**Material for the task**
►
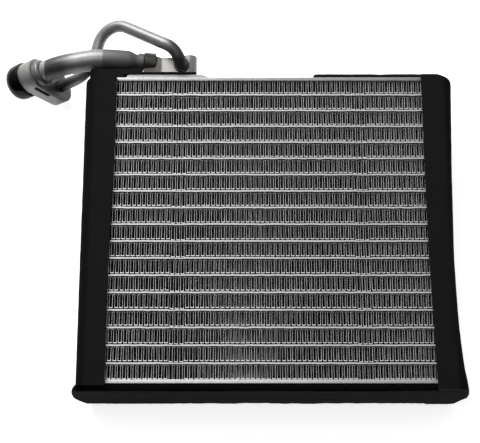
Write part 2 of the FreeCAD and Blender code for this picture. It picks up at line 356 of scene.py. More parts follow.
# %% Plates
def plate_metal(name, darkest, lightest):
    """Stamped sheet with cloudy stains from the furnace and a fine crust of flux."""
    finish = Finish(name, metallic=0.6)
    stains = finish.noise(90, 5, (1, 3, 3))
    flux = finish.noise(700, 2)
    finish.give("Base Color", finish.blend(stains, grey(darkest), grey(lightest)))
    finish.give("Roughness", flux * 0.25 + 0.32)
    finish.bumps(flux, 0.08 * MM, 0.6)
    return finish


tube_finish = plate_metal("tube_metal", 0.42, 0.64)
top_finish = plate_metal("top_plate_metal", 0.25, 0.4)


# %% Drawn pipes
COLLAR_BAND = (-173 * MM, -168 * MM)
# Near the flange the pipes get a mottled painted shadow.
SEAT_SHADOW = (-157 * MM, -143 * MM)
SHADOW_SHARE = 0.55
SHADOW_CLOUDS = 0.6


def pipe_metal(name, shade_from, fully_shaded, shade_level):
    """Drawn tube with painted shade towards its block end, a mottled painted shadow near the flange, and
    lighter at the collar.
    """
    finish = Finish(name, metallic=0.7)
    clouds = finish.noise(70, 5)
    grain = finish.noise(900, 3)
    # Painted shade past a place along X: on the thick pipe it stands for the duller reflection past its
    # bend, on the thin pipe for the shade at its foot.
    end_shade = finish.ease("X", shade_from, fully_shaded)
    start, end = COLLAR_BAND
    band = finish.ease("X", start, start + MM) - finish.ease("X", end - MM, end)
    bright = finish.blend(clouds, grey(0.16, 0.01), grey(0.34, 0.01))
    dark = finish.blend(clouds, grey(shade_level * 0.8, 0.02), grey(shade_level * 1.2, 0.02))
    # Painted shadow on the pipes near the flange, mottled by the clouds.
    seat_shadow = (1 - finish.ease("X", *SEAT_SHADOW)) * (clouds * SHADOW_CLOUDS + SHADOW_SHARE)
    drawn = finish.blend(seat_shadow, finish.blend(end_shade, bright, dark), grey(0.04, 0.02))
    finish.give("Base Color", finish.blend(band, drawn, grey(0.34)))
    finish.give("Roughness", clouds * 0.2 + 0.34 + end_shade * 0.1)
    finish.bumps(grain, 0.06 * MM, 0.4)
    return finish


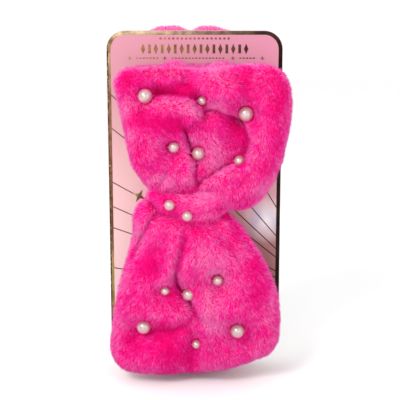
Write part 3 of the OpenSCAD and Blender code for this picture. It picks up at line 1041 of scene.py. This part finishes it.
◄
The lines from the top of the data above down to the line containing "SHADOW_CLOUDS = 0.6" are to be copied exactly; no other line should appear.

**Task solution**
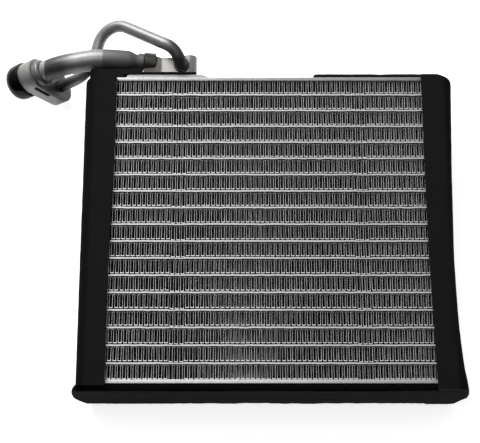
Write part 2 of the FreeCAD and Blender code for this picture. It picks up at line 356 of scene.py. More parts follow.
# %% Plates
def plate_metal(name, darkest, lightest):
    """Stamped sheet with cloudy stains from the furnace and a fine crust of flux."""
    finish = Finish(name, metallic=0.6)
    stains = finish.noise(90, 5, (1, 3, 3))
    flux = finish.noise(700, 2)
    finish.give("Base Color", finish.blend(stains, grey(darkest), grey(lightest)))
    finish.give("Roughness", flux * 0.25 + 0.32)
    finish.bumps(flux, 0.08 * MM, 0.6)
    return finish


tube_finish = plate_metal("tube_metal", 0.42, 0.64)
top_finish = plate_metal("top_plate_metal", 0.25, 0.4)


# %% Drawn pipes
COLLAR_BAND = (-173 * MM, -168 * MM)
# Near the flange the pipes get a mottled painted shadow.
SEAT_SHADOW = (-157 * MM, -143 * MM)
SHADOW_SHARE = 0.55
SHADOW_CLOUDS = 0.6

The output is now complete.